1965'ten sonra, biz iktidardık; Sayın Bölükbaşı ve partisi muhalefetti. II. Beş Yıllık Plânı, Meclis'e, Başbakan olarak takdim ettim ve savundum. Konuşmam, 7,5 saat sürdü. Sayın Bölükbaşı da, o gün Düzce'ye gitmiş. Benim kürsüye çıktığım saatte, kendisi de Düzce Meydanı'nda kurulan kürsüde konuşmaya başlamış. 4-5 saat sonra kürsüden sormuş: 'Demirel'in konuşması devam ediyor mu?'
Sayın Bölükbaşı, TBMM'deki konuşmamın devam ettiğini öğrenince, kendisi de konuşmasını sürdürmüş. Her saat başı, konuşmamın bitip bitmediğini soruyormuş.
Meclis kürsüsündeki konuşmamı 7,5 saatte tamamladım. Sayın Bölükbaşı ise, sözlerini 8. saatte bitirmiş. Böylece rekorumu kırmış.
Ülkede, karışık, yasaklı yıllar oldu, 80'li yıllar. Sayın Bölükbaşı ile bu dönemde çok yakın ve çok dost olduk. Çok şey bilir. Çok güzel söyler. Sohbetine, muhabbetine doyum olmaz. Kimseden lâfını esirgemez.
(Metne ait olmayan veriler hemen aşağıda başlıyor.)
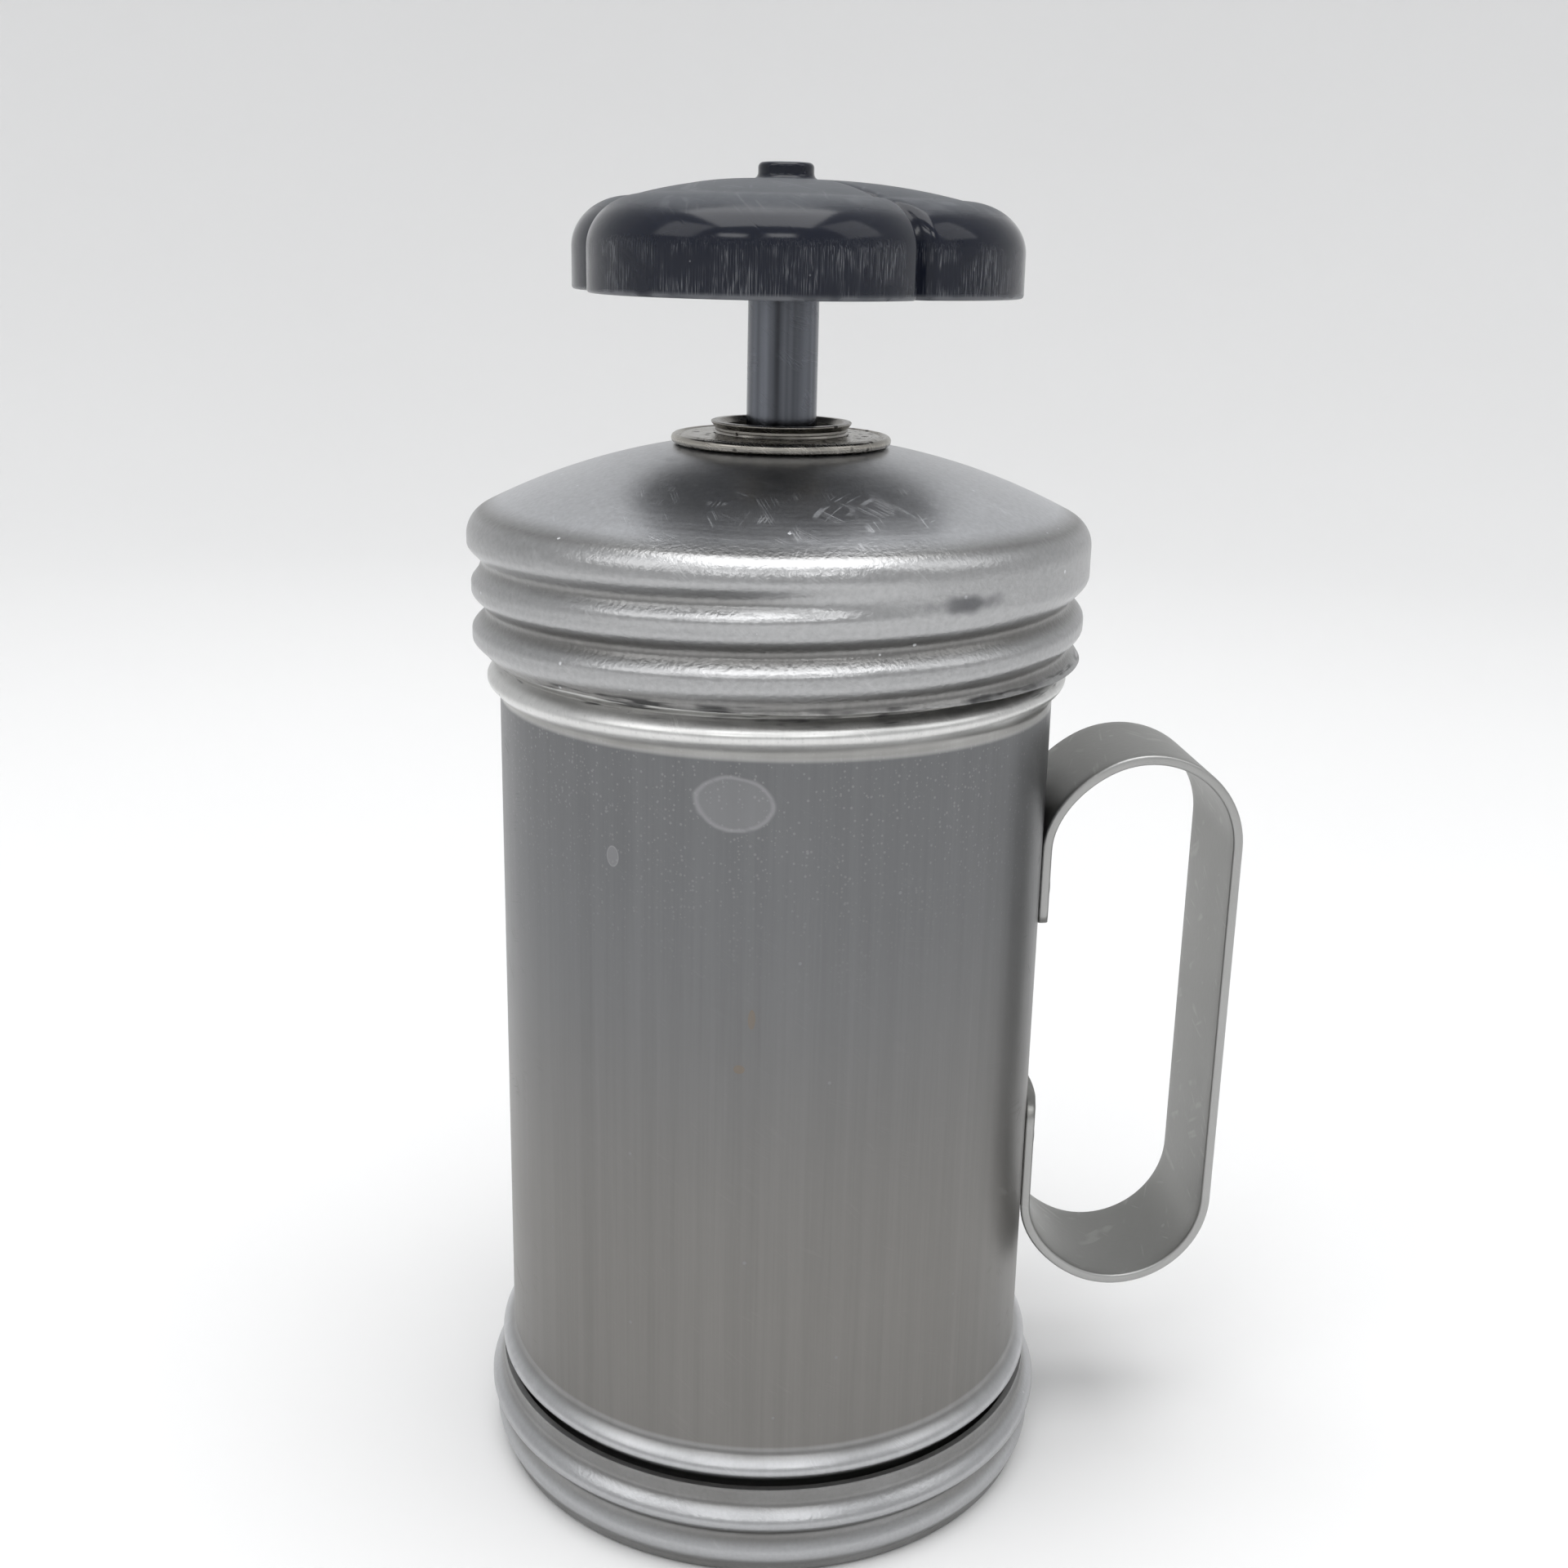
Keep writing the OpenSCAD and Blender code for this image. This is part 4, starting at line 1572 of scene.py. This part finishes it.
@dataclass(frozen=True)
class SoftBox:
    """A rectangular lamp that faces the middle of the press. The power is in watts."""

    name: str
    place: tuple[float, float, float]
    width: float
    height: float
    power: float

    def build(self) -> None:
        """Adds the lamp."""
        data = bpy.data.lights.new(self.name, "AREA")
        data.shape = "RECTANGLE"
        data.size = self.width
        data.size_y = self.height
        data.energy = self.power
        light = bpy.data.objects.new(self.name, data)
        turn = (LAMP_AIM - Vector(self.place)).to_track_quat("-Z", "Y").to_matrix().to_4x4()
        light.matrix_world = Matrix.Translation(self.place) @ turn
        bpy.context.scene.collection.objects.link(light)


LAMP_AIM = Vector((0, 0, 0.08))
LAMPS = (
    SoftBox("overhead", (0.0, -0.1, 1.15), 0.95, 0.95, 8.6),
    SoftBox("left_side", (-0.85, -0.35, 0.95), 0.6, 0.6, 1.6),
    SoftBox("right_side", (0.85, -0.25, 0.95), 0.6, 0.6, 1.2),
    SoftBox("left_window", (-0.34, -0.74, 0.72), 0.28, 0.14, 0.5),
    SoftBox("right_window", (0.13, -0.74, 0.72), 0.26, 0.14, 0.5),
)


@dataclass
class Studio:
    """A pale floor that sweeps up all round, soft lights and the camera."""

    air: Colour = (0.60, 0.605, 0.612)
    floor_colour: Colour = (0.85, 0.85, 0.85)
    floor_radius: float = 0.7
    floor_drop: float = 0.02 * MM
    floor_segments: int = 128
    sweep: float = 1.1
    wall_top: float = 1.9
    camera_place: tuple[float, float, float] = (-19.76 * MM, -213.85 * MM, 148.77 * MM)
    camera_heading: float = math.radians(5.59)
    camera_pitch: float = math.radians(16.33)
    camera_roll: float = math.radians(1.2)
    camera_lens: float = 42.5
    sensor: float = 36.0

    def build(self) -> None:
        """Makes the floor, the lights and the camera."""
        self._cove()
        for lamp in LAMPS:
            lamp.build()
        world = bpy.data.worlds.new("studio_air")
        world.use_nodes = True
        background = world.node_tree.nodes["Background"]
        background.inputs["Color"].default_value = (*self.air, 1.0)
        background.inputs["Strength"].default_value = 1.0
        bpy.context.scene.world = world
        bpy.context.scene.view_settings.view_transform = "Standard"
        self._camera()

    def _cove(self) -> None:
        """The floor and its curved wall, as one turned sheet."""
        line = [(r, 0.0) for r in (0.05, 0.3, self.floor_radius)]
        line += arc((self.floor_radius, self.sweep), (self.sweep, self.sweep), -90, 0, 24)[1:]
        line += [(self.floor_radius + self.sweep, z)
                 for z in steps(self.sweep, self.wall_top, 4)[1:]]
        count = self.floor_segments
        turns = [FULL_TURN * i / count for i in range(count)]
        rings = [[Vector((r * math.cos(a), r * math.sin(a), z - self.floor_drop)) for a in turns]
                 for r, z in line]
        points = [p for ring in rings for p in ring] + [Vector((0, 0, -self.floor_drop))]
        faces = [(low * count + i, (low + 1) * count + i, (low + 1) * count + (i + 1) % count,
                  low * count + (i + 1) % count)
                 for low in range(len(rings) - 1) for i in range(count)]
        faces += [(i, (i + 1) % count, len(points) - 1) for i in range(count)]
        mesh = bpy.data.meshes.new("studio_cove")
        mesh.from_pydata(points, [], faces)
        mesh.shade_smooth()
        cove = add_object("studio_cove", mesh)
        paint = Paint("pale_floor")
        cloud = paint.effect("cloud", Scale=3.0, Seed=1.0) - 0.5
        colour = paint.scaled(self.floor_colour, cloud * 0.03 + 1.0)
        mesh.materials.append(paint.finish(colour, cloud * 0.1 + 0.9, cloud, 0.0))

    def _camera(self) -> None:
        """Adds the camera, from its heading, pitch and roll."""
        data = bpy.data.cameras.new("camera")
        data.lens = self.camera_lens
        data.sensor_width = self.sensor
        data.clip_start = 0.01
        turn, tip, roll = self.camera_heading, self.camera_pitch, self.camera_roll
        level = Vector((math.sin(turn), math.cos(turn), 0))
        side = Vector((math.cos(turn), -math.sin(turn), 0))
        ahead = level * math.cos(tip) - Vector((0, 0, math.sin(tip)))
        over = level * math.sin(tip) + Vector((0, 0, math.cos(tip)))
        right = side * math.cos(roll) + over * math.sin(roll)
        up = over * math.cos(roll) - side * math.sin(roll)
        camera = bpy.data.objects.new("camera", data)
        axes = Matrix((right, up, -ahead)).transposed().to_4x4()
        camera.matrix_world = Matrix.Translation(self.camera_place) @ axes
        bpy.context.scene.collection.objects.link(camera)
        bpy.context.scene.camera = camera


# ---------------------------------------------------------------- putting it together


STRAP_TONE = (0.27, 0.27, 0.26)
STRAP_EDGE_TONE = (0.42, 0.42, 0.415)
WATER_TONE = (0.36, 0.36, 0.37)
RUST_TONE = (0.25, 0.18, 0.11)
BARREL_METAL = Metal(
    "satin_barrel_aluminium", (0.165, 0.168, 0.173), 0.38, Grain.UP, 3200.0, 0.16, 0.25,
    blotch=0.13, peel=0.25, peel_scale=1900.0, scratches=0.38, scratch_tone=0.10, dust=0.06,
    marks=(
        Mark((-7.0 * MM, -31.7 * MM, 93.0 * MM), 4.4 * MM, 3.1 * MM, WATER_TONE, 0.42, 0.34),
        Mark((-19.6 * MM, -26.0 * MM, 85.6 * MM), 0.8 * MM, 1.2 * MM, WATER_TONE, 0.35, 0.5),
        Mark((-4.9 * MM, -32.1 * MM, 69.0 * MM), 0.35 * MM, 1.1 * MM, RUST_TONE, 0.2, 0.5, 0.6),
        Mark((-6.2 * MM, -31.9 * MM, 63.2 * MM), 0.5 * MM, 0.4 * MM, RUST_TONE, 0.2, 0.5, 0.7),
    ),
    # Painted highlights: the beads' stretches are coloured brighter than the tube.
    painted_light_stretches=(PaintedLightStretch(-1.0 * MM, 16.2 * MM, (0.47, 0.475, 0.485), 0.33),
           PaintedLightStretch(97.4 * MM, 120.0 * MM, (0.66, 0.66, 0.65), 0.33)),
    groove_soil_and_shade=(32.55 * MM, 33.5 * MM),
    streaks=0.22, foot=(0.205, 0.199, 0.190), haze=(64 * MM, 98 * MM),
    # Scuff marks and painted shade on the bead under the cap's edge.
    rubs_and_joint_shade=((101.2 * MM, 105.0 * MM),))
CAP_METAL = Metal(
    "bright_cap_aluminium", (0.60, 0.61, 0.63), 0.32, Grain.ROUND, 2600.0, 0.06, 0.12,
    blotch=0.08, peel=3.2, peel_scale=1700.0, scratches=0.40, scratch_tone=0.08, dust=0.14,
    marks=(
        Mark((17.0 * MM, -31.6 * MM, 114.0 * MM), 6.5 * MM, 1.1 * MM, (0.12, 0.122, 0.13), 0.0,
             0.75, 1.0, 2.0, 0.9),
    ),
    # Painted shade: the skirt and shoulder are coloured darker than the dome.
    painted_light_stretches=(PaintedLightStretch(90.0 * MM, 120.4 * MM, (0.40, 0.402, 0.406), 0.32, 1.8 * MM),),
    groove_soil_and_shade=(34.1 * MM, 35.2 * MM),
    # Scuff marks and painted shade along the skirt's lower edge.
    rubs_and_joint_shade=((102.4 * MM, 104.0 * MM),))
RING_METAL = Metal("ring_aluminium", (0.44, 0.445, 0.455), 0.32, Grain.ROUND, 2600.0, 0.05, 0.12,
                   peel=1.8, peel_scale=2100.0, scratches=0.36, scratch_tone=0.1, dust=0.05,
                   groove_soil_and_shade=(33.95 * MM, 34.7 * MM))
NICKEL = Metal("warm_worn_nickel", (0.36, 0.343, 0.31), 0.24, Grain.ROUND, 1500.0, 0.3, 0.3,
               blotch=0.6, scratches=0.5, pits=0.6)
DARK_NICKEL = Metal("dark_nickel", (0.30, 0.287, 0.265), 0.28, Grain.ROUND, 2500.0, 0.3, 0.3,
                    blotch=0.3, scratches=0.45, pits=0.12)
# The coarse, strong grain paints reflection streaks down the shank.
STEEL = Metal("drawn_steel", (0.095, 0.10, 0.113), 0.22, Grain.UP, 480.0, 3.4, 0.3,
              blotch=0.25, peel=0.3, peel_scale=3000.0, scratches=0.42, scratch_tone=0.15)
PISTON_METAL = Metal("piston_aluminium", (0.46, 0.47, 0.49), 0.33, Grain.ROUND, 1700.0, 0.15, 0.4)
DISC_METAL = Metal("disc_steel", (0.50, 0.50, 0.50), 0.30, Grain.ROUND, 900.0, 0.16, 0.3,
                   blotch=0.2, scratches=0.52, dust=0.05)
BRASS = Metal("knob_bush_brass", (0.16, 0.125, 0.07), 0.4, Grain.ROUND, 1600.0, 0.15, 0.3)
CLIP_STEEL = Metal("spring_steel", (0.14, 0.14, 0.15), 0.35, Grain.ROUND, 1600.0, 0.15, 0.3)


class Press:
    """The whole press, built one sub-assembly after another."""

    def __init__(self) -> None:
        """Prepares the shared tree and the finishes."""
        self.turning = TurningTree()
        self.nickel = NICKEL.material()
        self.dark_nickel = DARK_NICKEL.material()
        self.steel = STEEL.material()
        self.washer = PISTON_METAL.material()
        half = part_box("handle_strap")[1].y
        self.strap = Strap("satin_strap", STRAP_TONE, STRAP_EDGE_TONE, half).material()

    def build(self) -> None:
        """Builds every piece."""
        knob = Span("knob")
        Barrel(self.turning, BARREL_METAL.material()).build()
        Handle(self.strap, self.strap).build()
        Cap(self.turning, CAP_METAL.material(), self.nickel, self.dark_nickel).build()
        Screw(self.turning, self.steel).build()
        Knob(Moulding("black_moulding_with_wear_and_sheen", knob.low, knob.high).material()).build()
        Piston(self.turning, self.washer).build()
        BaseRing(self.turning, RING_METAL.material()).build()
        eased = (
            Softened("backing_washer", "cap", "washer", self.washer),
            Softened("piston_washer", "piston", "washer", self.nickel),
            Softened("piston_clip", "spindle", "clip", CLIP_STEEL.material(), 0.08 * MM),
            Softened("knob_bush", "spindle", "bush", BRASS.material()),
            Softened("forming_disc", "disc", "disc", DISC_METAL.material()),
        )
        for piece in eased:
            piece.build()


def main() -> None:
    """Builds the studio and the press."""
    logging.basicConfig(level=logging.INFO, format="%(name)s: %(message)s")
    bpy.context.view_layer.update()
    Studio().build()
    Press().build()


if __name__ == "__main__":
    main()
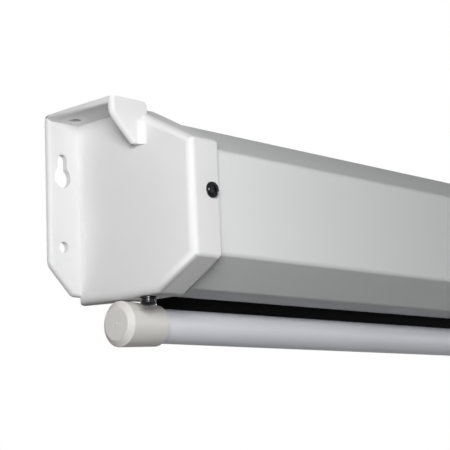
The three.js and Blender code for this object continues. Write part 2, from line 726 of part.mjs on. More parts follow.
// Saddle screwed under the tube, with two ears for the handle's pin.
function handleBracket() {
  const half = BRACKET_LENGTH / 2;
  const side = BRACKET_WIDTH / 2;
  const floor = -BAR_RADIUS - BRACKET_FLOOR;
  const seat = rod(BAR_RADIUS + GAP, -half - CUT, half + CUT, ROUND);
  let body = block([-half, -side, floor], [half, side, BRACKET_HUG - BAR_RADIUS]).subtract(seat);
  const ear = outline([
    [-EAR_RADIUS, floor + GAP],
    [EAR_RADIUS, floor + GAP],
    [EAR_RADIUS, -PIN_DROP],
    [-EAR_RADIUS, -PIN_DROP],
  ]);
  const pin = rod(HANDLE_PIN_RADIUS + GAP, -half, half).translate([0, 0, -PIN_DROP]);
  for (const start of [KNUCKLE_LENGTH / 2 + GAP, -KNUCKLE_LENGTH / 2 - GAP - EAR_THICKNESS]) {
    const round = rod(EAR_RADIUS, start, start + EAR_THICKNESS).translate([0, 0, -PIN_DROP]);
    body = body.add(sweep(ear, ALONG_X, start, EAR_THICKNESS)).add(round);
  }
  body = body.subtract(pin);
  for (const x of [-HANDLE_SCREW_SPACING / 2, HANDLE_SCREW_SPACING / 2]) {
    body = body.subtract(post(HANDLE_SCREW_RADIUS + GAP, floor - CUT, 0).translate([x, 0, 0]));
  }
  return body;
}

// Screw from below, head down from Z = 0.
function handleScrew() {
  const shank = post(HANDLE_SCREW_RADIUS, -GAP, BRACKET_FLOOR + BAR_WALL - SEAT_GAP);
  const side = RECESS_WIDTH / 2;
  const reach = HANDLE_SCREW_HEAD / 2;
  const slot = block([-reach, -side, -HANDLE_SCREW_HEAD_HEIGHT - CUT], [
    reach,
    side,
    -HANDLE_SCREW_HEAD_HEIGHT / 2,
  ]);
  const head = post(HANDLE_SCREW_HEAD, -HANDLE_SCREW_HEAD_HEIGHT, 0).add(shank);
  return head.subtract(slot).subtract(slot.rotate([0, 0, 90]));
}

function handlePin() {
  const half = KNUCKLE_LENGTH / 2 + GAP + EAR_THICKNESS;
  return rod(HANDLE_PIN_RADIUS, -half, half);
}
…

Müşterek dost ve arkadaşlarımız oldu. Bizi, Zincirbozan'da ziyarete geldi. Kendisi, siyasette sıkıntı çekti. Başkalarının başına gelen siyas” kazaları çok iyi takdir eder.
90'lı yıllarda bu dostluk devam etti. Çok kere biraraya geldik. Müşterek dostlarımızın hemen hepsi ebediyete intikâl etti. Merhum Çağlayangil, merhum Dr. Münif İslamoğlu ve merhum Dr. Kemal Satır, bunlar arasındadır.
"Anadolu Fırtınası unvânı çok yakışır"
Sayın Bölükbaşı, gerçekten halk adamı, halkın adamı ve çok aziz bir dost. Bir büyük siyasetçi, bir büyük vatanperver. Velhasıl, kendi şahsına münhasır, müstesna bir insandır. Kendisine sevgim ve saygım vardır. O'na, boşu boşuna 'Anadolu Fırtınası' denmemiştir. Kendisine çok yakışan bir unvandır, Anadolu Fırtınası...Rahatsızlığı esnasında kendisiyle çok meşgul oldum. Çok üzülüyorum. Allah şifa versin, diyorum."